* START DATA FOR THIS TASK *
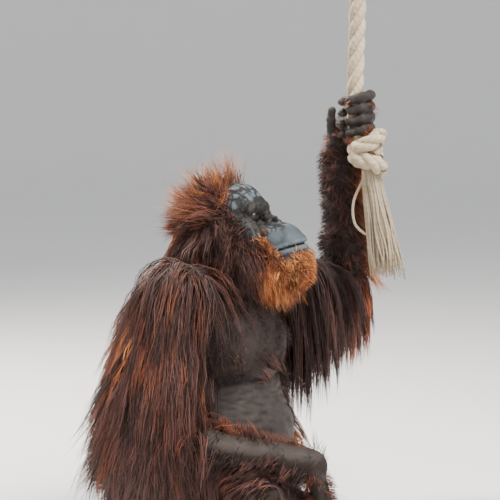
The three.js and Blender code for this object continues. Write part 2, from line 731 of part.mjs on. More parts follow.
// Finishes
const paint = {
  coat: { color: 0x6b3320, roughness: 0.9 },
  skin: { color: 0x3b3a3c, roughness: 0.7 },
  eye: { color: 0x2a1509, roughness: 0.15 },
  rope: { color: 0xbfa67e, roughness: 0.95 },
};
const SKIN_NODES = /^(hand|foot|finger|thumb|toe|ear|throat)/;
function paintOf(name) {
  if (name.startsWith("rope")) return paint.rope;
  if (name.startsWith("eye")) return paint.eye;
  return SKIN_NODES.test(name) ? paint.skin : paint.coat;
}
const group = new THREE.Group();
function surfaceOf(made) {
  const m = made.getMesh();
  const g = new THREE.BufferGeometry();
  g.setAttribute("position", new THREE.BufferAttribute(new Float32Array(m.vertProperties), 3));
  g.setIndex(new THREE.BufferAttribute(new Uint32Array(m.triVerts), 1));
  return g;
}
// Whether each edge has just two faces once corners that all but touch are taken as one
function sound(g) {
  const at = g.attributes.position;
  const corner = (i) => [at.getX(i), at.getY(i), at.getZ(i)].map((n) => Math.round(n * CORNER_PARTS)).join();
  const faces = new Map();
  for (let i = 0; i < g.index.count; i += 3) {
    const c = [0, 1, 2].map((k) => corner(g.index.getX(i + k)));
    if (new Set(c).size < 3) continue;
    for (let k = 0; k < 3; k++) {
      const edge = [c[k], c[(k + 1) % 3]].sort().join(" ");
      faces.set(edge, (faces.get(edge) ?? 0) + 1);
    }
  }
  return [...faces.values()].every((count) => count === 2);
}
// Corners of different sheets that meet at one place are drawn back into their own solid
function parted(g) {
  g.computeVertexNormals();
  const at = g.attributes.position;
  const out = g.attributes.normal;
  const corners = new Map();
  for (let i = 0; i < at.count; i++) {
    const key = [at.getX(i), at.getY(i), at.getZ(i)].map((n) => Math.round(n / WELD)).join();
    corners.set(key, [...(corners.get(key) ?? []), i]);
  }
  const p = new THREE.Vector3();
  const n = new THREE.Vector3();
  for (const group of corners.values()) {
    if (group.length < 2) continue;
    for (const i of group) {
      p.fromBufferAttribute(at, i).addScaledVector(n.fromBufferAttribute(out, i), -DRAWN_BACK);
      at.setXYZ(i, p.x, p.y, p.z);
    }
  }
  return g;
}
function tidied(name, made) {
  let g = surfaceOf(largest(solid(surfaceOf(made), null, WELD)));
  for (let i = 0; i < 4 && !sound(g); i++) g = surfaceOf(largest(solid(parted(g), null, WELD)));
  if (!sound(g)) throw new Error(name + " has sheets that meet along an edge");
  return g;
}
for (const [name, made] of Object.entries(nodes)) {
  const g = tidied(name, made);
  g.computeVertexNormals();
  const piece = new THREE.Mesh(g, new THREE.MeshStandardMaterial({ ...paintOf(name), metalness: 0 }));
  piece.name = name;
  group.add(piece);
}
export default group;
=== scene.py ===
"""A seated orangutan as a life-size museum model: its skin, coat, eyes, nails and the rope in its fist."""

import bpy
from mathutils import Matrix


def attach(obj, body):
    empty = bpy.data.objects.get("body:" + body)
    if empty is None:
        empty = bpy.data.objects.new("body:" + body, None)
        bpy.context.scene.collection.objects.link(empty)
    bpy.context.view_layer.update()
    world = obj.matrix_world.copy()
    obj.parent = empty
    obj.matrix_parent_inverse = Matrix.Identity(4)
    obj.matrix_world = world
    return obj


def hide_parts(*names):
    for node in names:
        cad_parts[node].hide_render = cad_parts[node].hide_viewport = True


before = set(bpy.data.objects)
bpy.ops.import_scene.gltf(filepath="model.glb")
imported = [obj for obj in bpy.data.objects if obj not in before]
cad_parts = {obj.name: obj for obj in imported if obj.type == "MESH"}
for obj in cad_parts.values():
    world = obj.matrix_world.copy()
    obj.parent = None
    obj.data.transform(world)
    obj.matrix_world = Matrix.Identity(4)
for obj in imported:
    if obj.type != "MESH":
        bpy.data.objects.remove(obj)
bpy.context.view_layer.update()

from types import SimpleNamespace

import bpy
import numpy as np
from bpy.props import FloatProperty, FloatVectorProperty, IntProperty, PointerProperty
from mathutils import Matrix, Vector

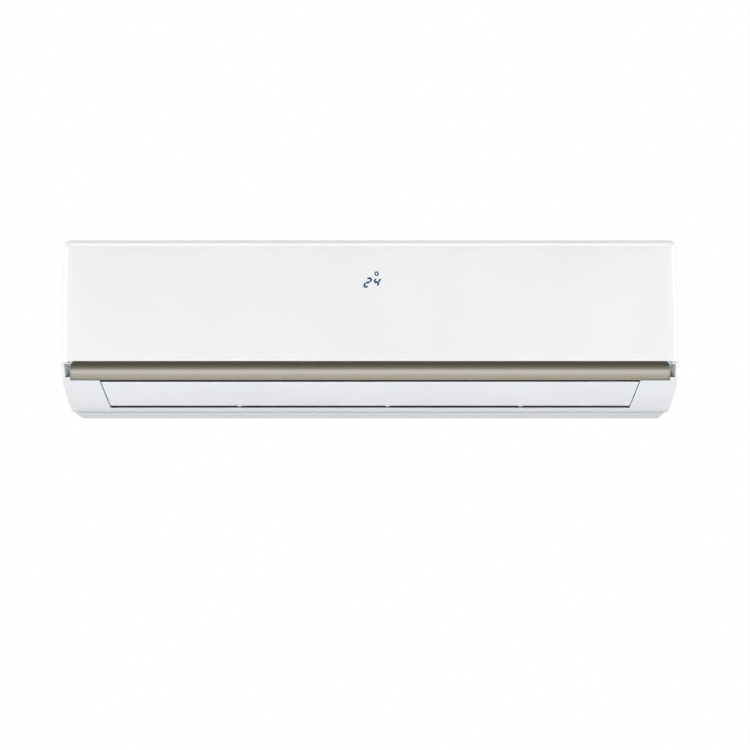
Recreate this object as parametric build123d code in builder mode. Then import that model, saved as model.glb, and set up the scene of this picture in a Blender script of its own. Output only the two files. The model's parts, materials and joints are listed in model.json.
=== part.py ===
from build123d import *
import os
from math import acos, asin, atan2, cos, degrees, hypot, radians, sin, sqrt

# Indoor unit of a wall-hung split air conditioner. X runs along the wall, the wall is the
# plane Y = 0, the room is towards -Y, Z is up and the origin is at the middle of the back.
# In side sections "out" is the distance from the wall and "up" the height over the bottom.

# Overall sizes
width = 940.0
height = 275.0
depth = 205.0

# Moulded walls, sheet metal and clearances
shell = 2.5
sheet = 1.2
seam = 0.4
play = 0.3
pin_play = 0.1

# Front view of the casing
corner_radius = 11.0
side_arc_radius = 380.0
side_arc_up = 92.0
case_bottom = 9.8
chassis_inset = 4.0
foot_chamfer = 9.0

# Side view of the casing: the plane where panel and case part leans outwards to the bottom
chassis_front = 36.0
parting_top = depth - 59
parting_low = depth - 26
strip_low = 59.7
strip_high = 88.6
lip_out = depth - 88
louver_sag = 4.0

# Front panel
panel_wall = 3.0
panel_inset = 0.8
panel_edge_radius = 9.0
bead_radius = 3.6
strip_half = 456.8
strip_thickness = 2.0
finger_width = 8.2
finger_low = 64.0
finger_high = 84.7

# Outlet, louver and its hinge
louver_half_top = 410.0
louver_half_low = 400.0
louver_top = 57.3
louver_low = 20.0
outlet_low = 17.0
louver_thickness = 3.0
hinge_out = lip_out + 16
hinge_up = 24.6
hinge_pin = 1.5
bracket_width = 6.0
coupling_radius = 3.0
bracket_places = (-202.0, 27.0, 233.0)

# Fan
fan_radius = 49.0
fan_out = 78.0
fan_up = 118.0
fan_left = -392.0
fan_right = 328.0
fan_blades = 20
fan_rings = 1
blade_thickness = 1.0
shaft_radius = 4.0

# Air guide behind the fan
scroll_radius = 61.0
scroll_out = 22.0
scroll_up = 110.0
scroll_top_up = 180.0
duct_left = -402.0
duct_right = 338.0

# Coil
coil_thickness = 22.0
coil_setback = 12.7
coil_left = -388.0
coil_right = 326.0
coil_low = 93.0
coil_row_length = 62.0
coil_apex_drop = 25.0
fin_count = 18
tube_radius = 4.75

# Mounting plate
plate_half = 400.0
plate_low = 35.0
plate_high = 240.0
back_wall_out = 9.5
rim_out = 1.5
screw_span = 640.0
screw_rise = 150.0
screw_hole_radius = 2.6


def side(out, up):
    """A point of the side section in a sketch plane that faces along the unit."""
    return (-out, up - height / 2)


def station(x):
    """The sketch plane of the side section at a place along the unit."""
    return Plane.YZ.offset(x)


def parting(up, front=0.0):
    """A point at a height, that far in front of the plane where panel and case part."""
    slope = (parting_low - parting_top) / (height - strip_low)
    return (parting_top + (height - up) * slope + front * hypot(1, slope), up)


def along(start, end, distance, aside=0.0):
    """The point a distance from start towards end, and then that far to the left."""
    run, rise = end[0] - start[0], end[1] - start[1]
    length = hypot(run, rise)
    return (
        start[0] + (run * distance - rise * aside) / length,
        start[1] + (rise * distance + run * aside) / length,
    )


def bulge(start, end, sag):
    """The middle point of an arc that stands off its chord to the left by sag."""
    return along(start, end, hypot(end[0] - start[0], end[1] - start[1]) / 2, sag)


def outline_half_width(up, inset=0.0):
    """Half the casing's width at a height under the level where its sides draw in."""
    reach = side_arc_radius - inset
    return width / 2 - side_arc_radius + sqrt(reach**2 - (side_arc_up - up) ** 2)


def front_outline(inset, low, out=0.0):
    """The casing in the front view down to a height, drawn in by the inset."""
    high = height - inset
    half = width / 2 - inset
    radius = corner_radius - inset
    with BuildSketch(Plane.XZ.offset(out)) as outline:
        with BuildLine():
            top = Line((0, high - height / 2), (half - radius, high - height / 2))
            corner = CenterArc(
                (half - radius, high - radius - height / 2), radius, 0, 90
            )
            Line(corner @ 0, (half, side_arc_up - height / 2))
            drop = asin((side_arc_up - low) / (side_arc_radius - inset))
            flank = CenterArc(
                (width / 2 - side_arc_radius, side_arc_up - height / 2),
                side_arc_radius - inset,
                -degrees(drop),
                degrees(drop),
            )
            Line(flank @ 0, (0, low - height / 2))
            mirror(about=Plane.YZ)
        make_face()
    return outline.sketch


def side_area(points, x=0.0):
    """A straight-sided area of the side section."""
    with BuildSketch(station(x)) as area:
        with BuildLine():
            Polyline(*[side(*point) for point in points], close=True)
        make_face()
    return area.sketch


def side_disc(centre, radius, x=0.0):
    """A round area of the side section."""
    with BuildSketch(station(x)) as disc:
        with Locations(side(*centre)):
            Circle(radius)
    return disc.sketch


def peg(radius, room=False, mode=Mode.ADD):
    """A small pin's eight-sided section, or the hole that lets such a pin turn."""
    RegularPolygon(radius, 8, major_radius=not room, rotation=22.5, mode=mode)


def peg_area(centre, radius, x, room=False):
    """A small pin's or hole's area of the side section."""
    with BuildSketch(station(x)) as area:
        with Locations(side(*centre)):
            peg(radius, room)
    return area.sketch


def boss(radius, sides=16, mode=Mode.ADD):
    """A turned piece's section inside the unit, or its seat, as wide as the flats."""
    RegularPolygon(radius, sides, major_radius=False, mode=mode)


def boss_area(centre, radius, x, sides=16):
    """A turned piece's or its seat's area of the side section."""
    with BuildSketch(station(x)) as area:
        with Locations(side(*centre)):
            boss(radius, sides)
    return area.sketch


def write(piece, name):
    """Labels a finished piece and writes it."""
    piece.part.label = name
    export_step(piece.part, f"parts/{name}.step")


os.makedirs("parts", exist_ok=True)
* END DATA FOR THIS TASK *
* START DATA FOR THIS TASK *
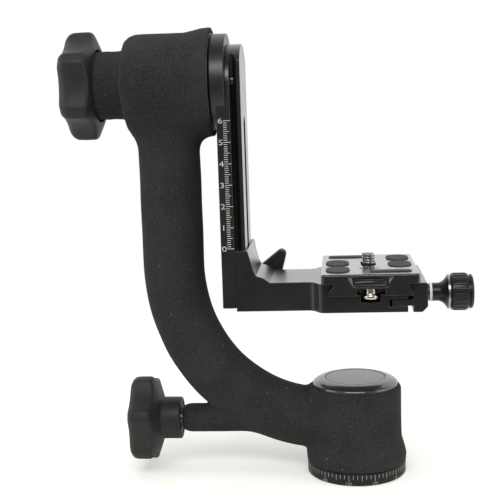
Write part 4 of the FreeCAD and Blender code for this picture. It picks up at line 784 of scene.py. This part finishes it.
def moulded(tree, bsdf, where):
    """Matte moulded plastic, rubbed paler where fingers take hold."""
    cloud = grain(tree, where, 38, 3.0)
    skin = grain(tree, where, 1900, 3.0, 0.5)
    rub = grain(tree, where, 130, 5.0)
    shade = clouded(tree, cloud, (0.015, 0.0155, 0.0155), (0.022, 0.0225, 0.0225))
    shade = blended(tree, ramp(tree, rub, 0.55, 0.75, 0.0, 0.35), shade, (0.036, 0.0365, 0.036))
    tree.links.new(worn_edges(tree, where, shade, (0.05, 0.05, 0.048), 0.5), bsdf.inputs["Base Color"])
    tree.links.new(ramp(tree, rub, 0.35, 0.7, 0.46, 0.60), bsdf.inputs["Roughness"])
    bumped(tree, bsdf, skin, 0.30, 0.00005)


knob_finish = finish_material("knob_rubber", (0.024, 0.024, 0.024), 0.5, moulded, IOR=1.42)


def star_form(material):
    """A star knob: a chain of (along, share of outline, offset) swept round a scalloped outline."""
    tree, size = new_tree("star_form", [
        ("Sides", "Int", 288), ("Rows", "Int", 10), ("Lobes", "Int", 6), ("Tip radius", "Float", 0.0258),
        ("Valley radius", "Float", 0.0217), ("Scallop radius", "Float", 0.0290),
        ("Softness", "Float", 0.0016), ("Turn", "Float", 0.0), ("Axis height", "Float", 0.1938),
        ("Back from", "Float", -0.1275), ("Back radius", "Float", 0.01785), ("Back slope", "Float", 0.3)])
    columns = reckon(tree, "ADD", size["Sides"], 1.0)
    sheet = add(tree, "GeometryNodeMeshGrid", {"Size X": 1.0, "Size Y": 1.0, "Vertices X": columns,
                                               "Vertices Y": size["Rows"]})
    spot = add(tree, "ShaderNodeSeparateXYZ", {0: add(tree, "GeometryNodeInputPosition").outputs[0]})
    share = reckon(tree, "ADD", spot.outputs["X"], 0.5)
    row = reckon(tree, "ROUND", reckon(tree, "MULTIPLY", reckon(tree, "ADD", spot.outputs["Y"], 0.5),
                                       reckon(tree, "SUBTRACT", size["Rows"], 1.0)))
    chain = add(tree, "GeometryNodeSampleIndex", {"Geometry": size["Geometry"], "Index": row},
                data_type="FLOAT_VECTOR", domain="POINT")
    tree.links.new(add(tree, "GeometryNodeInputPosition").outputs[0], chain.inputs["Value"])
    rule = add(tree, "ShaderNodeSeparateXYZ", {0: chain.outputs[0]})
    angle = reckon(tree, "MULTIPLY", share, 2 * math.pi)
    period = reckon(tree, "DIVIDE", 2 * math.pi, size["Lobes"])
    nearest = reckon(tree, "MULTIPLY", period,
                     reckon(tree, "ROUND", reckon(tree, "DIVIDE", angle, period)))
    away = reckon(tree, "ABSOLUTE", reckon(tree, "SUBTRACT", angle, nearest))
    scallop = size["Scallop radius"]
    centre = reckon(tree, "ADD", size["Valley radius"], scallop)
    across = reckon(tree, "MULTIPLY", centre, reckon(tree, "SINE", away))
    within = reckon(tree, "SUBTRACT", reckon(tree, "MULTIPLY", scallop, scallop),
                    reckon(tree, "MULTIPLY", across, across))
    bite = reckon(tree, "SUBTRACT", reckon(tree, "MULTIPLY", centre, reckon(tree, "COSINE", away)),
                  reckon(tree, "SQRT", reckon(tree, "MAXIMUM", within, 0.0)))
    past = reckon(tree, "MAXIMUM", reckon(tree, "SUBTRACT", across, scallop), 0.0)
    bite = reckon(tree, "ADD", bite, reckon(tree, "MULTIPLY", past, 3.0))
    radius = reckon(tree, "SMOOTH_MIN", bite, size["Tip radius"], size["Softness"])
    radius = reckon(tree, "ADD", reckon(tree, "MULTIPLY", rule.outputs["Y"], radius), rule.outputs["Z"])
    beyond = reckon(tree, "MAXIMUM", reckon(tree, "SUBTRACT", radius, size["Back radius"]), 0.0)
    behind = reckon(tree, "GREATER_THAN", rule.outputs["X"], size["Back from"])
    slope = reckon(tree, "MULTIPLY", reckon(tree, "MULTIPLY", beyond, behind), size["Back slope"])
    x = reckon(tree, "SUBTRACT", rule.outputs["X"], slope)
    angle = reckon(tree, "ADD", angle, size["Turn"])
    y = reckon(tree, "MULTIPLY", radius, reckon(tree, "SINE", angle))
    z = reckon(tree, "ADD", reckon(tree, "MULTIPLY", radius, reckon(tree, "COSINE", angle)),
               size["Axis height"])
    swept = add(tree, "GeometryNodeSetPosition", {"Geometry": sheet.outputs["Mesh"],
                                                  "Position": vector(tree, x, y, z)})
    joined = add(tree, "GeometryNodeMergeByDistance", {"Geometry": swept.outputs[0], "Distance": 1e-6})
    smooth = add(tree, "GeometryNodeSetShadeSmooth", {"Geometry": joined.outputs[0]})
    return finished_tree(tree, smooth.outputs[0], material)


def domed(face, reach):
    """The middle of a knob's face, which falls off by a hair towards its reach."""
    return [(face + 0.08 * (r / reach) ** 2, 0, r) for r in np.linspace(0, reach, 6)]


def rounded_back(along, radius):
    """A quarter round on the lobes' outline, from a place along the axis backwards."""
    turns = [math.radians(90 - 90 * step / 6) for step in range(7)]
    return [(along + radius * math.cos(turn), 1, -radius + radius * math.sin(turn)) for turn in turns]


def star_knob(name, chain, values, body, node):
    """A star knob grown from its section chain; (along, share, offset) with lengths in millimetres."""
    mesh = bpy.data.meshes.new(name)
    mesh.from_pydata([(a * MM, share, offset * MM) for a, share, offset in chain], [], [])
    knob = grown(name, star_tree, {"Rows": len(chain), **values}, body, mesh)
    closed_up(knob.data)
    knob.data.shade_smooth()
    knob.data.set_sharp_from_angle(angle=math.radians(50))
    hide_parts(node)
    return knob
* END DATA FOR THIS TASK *
* START DATA FOR THIS TASK *
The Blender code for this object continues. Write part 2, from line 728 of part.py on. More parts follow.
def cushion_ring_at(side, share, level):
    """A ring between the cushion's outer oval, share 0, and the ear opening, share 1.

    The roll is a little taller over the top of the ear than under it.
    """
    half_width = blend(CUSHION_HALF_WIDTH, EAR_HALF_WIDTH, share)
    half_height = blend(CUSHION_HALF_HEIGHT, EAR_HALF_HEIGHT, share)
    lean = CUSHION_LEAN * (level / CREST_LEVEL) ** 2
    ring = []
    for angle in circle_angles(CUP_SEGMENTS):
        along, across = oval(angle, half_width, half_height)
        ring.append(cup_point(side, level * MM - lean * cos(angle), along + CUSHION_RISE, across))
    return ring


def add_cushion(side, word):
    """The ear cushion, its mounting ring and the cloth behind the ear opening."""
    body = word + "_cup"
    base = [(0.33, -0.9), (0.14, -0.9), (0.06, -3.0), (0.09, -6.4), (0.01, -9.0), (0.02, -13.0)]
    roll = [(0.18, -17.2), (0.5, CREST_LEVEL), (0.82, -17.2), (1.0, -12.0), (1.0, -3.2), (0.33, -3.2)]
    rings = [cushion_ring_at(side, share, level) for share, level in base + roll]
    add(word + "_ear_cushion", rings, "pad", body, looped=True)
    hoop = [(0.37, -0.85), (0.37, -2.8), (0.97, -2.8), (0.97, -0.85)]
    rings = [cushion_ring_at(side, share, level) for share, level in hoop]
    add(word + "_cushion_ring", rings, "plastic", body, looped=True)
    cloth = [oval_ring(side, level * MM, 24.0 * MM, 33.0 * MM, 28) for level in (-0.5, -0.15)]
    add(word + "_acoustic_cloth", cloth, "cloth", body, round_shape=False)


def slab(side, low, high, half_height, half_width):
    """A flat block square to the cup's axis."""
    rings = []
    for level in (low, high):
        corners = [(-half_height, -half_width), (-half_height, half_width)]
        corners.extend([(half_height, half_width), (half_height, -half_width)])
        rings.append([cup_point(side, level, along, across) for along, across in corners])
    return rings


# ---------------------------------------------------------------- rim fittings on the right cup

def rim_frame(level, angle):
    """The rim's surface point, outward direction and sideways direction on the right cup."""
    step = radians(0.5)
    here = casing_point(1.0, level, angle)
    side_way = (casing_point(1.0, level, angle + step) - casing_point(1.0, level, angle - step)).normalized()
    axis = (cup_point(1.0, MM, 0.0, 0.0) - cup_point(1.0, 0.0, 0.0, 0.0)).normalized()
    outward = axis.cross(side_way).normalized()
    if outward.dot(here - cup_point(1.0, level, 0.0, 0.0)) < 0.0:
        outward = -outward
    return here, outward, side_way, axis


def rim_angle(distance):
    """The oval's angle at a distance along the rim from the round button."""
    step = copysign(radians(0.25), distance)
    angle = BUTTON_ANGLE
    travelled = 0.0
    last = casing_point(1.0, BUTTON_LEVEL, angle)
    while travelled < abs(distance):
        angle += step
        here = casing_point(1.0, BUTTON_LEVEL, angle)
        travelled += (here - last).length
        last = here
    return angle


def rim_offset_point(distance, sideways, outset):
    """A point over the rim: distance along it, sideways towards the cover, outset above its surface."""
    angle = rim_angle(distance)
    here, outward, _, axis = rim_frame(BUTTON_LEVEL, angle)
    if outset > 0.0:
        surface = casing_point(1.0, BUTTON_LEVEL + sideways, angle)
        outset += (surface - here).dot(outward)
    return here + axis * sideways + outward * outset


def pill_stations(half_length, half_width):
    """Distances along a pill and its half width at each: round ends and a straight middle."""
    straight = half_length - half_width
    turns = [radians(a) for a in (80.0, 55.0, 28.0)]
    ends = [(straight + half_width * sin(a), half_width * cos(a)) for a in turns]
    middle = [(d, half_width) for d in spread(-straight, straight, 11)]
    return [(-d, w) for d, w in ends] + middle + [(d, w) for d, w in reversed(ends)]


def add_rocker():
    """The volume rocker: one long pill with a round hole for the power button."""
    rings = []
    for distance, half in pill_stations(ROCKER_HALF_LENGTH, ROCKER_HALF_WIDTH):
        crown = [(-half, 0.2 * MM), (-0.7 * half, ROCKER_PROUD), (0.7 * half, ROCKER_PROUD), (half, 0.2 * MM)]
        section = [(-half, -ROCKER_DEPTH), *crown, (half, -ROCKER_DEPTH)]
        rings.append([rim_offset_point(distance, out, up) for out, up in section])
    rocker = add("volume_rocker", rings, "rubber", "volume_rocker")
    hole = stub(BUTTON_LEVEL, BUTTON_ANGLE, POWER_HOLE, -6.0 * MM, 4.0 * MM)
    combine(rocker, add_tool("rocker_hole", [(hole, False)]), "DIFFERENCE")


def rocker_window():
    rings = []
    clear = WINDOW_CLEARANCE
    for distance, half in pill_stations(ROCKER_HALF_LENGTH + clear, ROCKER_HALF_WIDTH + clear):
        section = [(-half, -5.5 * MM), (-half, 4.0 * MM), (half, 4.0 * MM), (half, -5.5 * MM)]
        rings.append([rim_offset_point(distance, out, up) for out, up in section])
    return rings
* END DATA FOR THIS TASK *
Extract the lines of the preceding material that run from the line with "const piece = new" through the line with "obj.matrix_world = world", inclusive, reproducing them exactly and adding nothing.

  const piece = new THREE.Mesh(g, new THREE.MeshStandardMaterial({ ...paintOf(name), metalness: 0 }));
  piece.name = name;
  group.add(piece);
}
export default group;
=== scene.py ===
"""A seated orangutan as a life-size museum model: its skin, coat, eyes, nails and the rope in its fist."""

import bpy
from mathutils import Matrix


def attach(obj, body):
    empty = bpy.data.objects.get("body:" + body)
    if empty is None:
        empty = bpy.data.objects.new("body:" + body, None)
        bpy.context.scene.collection.objects.link(empty)
    bpy.context.view_layer.update()
    world = obj.matrix_world.copy()
    obj.parent = empty
    obj.matrix_parent_inverse = Matrix.Identity(4)
    obj.matrix_world = world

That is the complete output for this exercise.